Repeat every record below exactly as written.

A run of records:
##########

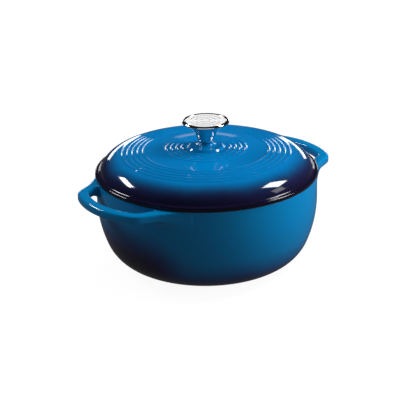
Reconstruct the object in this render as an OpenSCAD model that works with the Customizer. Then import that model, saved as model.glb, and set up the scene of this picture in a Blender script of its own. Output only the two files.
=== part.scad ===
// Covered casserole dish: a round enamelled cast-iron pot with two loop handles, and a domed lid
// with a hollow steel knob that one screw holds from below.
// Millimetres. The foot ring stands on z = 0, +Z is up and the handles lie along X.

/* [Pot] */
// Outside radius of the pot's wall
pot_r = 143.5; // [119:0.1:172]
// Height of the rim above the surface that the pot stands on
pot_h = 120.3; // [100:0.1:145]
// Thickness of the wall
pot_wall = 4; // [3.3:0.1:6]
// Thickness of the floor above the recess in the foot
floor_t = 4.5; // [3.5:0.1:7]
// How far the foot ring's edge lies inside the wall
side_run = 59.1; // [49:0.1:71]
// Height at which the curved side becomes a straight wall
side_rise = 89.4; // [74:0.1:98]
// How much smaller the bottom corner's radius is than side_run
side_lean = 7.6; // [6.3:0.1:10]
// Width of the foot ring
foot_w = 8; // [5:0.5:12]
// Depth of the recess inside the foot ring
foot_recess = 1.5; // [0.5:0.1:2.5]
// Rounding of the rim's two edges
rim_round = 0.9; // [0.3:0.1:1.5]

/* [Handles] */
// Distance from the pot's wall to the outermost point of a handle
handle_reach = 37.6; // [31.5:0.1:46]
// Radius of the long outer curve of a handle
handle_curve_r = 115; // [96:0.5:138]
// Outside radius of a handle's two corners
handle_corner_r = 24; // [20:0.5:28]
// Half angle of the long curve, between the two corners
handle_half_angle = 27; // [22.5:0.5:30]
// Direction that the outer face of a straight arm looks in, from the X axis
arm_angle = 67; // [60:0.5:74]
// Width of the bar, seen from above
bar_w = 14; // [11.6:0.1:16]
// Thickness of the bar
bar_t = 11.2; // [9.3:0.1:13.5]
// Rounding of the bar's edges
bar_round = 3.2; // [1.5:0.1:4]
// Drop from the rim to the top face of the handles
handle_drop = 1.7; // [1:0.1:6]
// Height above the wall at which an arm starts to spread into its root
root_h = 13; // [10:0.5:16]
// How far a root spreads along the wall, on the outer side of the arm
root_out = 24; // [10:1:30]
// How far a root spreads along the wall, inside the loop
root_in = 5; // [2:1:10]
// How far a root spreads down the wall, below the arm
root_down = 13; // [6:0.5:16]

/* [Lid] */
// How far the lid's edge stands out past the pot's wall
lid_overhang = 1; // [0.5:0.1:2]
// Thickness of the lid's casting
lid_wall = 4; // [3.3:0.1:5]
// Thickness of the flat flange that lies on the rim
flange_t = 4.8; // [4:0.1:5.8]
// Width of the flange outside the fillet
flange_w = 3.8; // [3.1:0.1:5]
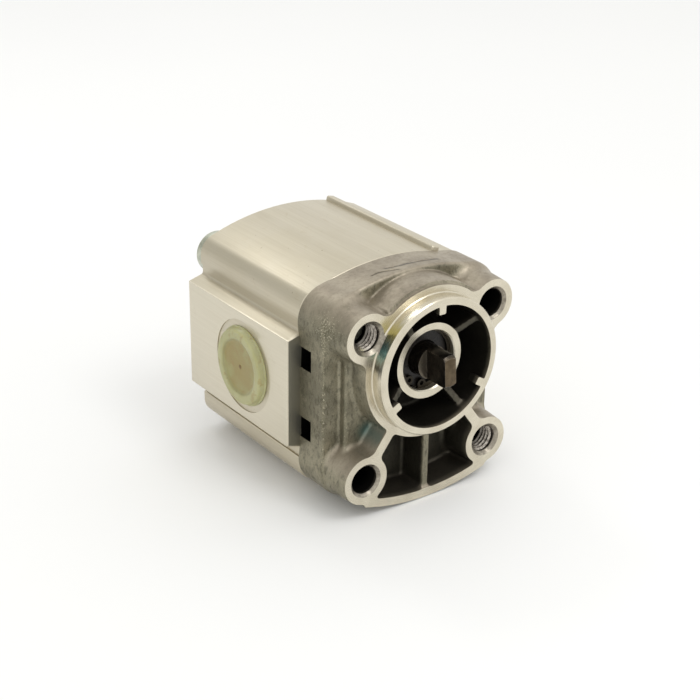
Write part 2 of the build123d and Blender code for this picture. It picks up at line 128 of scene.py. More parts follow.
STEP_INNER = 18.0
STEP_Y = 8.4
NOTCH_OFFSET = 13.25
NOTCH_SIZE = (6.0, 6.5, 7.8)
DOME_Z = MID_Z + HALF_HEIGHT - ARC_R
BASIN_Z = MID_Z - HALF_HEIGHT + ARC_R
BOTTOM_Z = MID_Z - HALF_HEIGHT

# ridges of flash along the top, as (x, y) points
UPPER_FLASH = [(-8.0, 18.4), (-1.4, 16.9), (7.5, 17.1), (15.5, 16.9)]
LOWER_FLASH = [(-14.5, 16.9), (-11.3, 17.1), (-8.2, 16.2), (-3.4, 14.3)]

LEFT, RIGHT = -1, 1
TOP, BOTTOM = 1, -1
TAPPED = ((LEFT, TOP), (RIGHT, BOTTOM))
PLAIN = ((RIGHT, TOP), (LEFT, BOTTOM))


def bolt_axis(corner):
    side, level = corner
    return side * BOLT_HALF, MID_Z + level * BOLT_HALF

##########

- [ANSWER TO THIS TASK]:
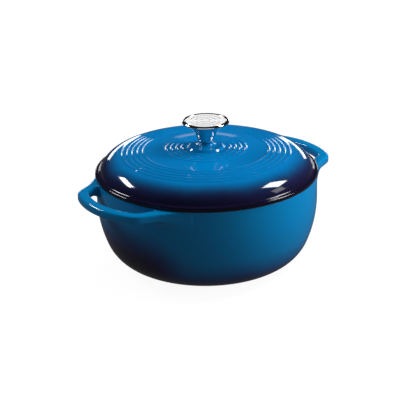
Reconstruct the object in this render as an OpenSCAD model that works with the Customizer. Then import that model, saved as model.glb, and set up the scene of this picture in a Blender script of its own. Output only the two files.
=== part.scad ===
// Covered casserole dish: a round enamelled cast-iron pot with two loop handles, and a domed lid
// with a hollow steel knob that one screw holds from below.
// Millimetres. The foot ring stands on z = 0, +Z is up and the handles lie along X.

/* [Pot] */
// Outside radius of the pot's wall
pot_r = 143.5; // [119:0.1:172]
// Height of the rim above the surface that the pot stands on
pot_h = 120.3; // [100:0.1:145]
// Thickness of the wall
pot_wall = 4; // [3.3:0.1:6]
// Thickness of the floor above the recess in the foot
floor_t = 4.5; // [3.5:0.1:7]
// How far the foot ring's edge lies inside the wall
side_run = 59.1; // [49:0.1:71]
// Height at which the curved side becomes a straight wall
side_rise = 89.4; // [74:0.1:98]
// How much smaller the bottom corner's radius is than side_run
side_lean = 7.6; // [6.3:0.1:10]
// Width of the foot ring
foot_w = 8; // [5:0.5:12]
// Depth of the recess inside the foot ring
foot_recess = 1.5; // [0.5:0.1:2.5]
// Rounding of the rim's two edges
rim_round = 0.9; // [0.3:0.1:1.5]

/* [Handles] */
// Distance from the pot's wall to the outermost point of a handle
handle_reach = 37.6; // [31.5:0.1:46]
// Radius of the long outer curve of a handle
handle_curve_r = 115; // [96:0.5:138]
// Outside radius of a handle's two corners
handle_corner_r = 24; // [20:0.5:28]
// Half angle of the long curve, between the two corners
handle_half_angle = 27; // [22.5:0.5:30]
// Direction that the outer face of a straight arm looks in, from the X axis
arm_angle = 67; // [60:0.5:74]
// Width of the bar, seen from above
bar_w = 14; // [11.6:0.1:16]
// Thickness of the bar
bar_t = 11.2; // [9.3:0.1:13.5]
// Rounding of the bar's edges
bar_round = 3.2; // [1.5:0.1:4]
// Drop from the rim to the top face of the handles
handle_drop = 1.7; // [1:0.1:6]
// Height above the wall at which an arm starts to spread into its root
root_h = 13; // [10:0.5:16]
// How far a root spreads along the wall, on the outer side of the arm
root_out = 24; // [10:1:30]
// How far a root spreads along the wall, inside the loop
root_in = 5; // [2:1:10]
// How far a root spreads down the wall, below the arm
root_down = 13; // [6:0.5:16]

/* [Lid] */
// How far the lid's edge stands out past the pot's wall
lid_overhang = 1; // [0.5:0.1:2]
// Thickness of the lid's casting
lid_wall = 4; // [3.3:0.1:5]
// Thickness of the flat flange that lies on the rim
flange_t = 4.8; // [4:0.1:5.8]
// Width of the flange outside the fillet
flange_w = 3.8; // [3.1:0.1:5]
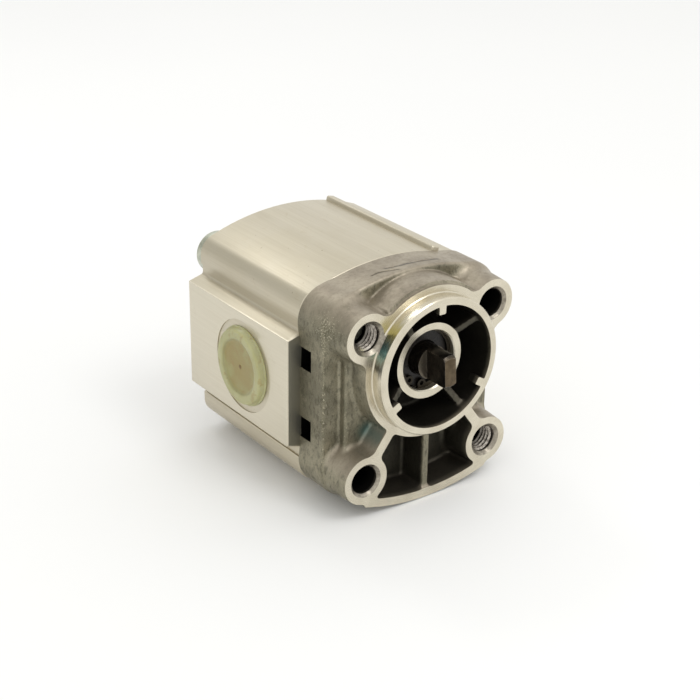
Write part 2 of the build123d and Blender code for this picture. It picks up at line 128 of scene.py. More parts follow.
STEP_INNER = 18.0
STEP_Y = 8.4
NOTCH_OFFSET = 13.25
NOTCH_SIZE = (6.0, 6.5, 7.8)
DOME_Z = MID_Z + HALF_HEIGHT - ARC_R
BASIN_Z = MID_Z - HALF_HEIGHT + ARC_R
BOTTOM_Z = MID_Z - HALF_HEIGHT

# ridges of flash along the top, as (x, y) points
UPPER_FLASH = [(-8.0, 18.4), (-1.4, 16.9), (7.5, 17.1), (15.5, 16.9)]
LOWER_FLASH = [(-14.5, 16.9), (-11.3, 17.1), (-8.2, 16.2), (-3.4, 14.3)]

LEFT, RIGHT = -1, 1
TOP, BOTTOM = 1, -1
TAPPED = ((LEFT, TOP), (RIGHT, BOTTOM))
PLAIN = ((RIGHT, TOP), (LEFT, BOTTOM))


def bolt_axis(corner):
    side, level = corner
    return side * BOLT_HALF, MID_Z + level * BOLT_HALF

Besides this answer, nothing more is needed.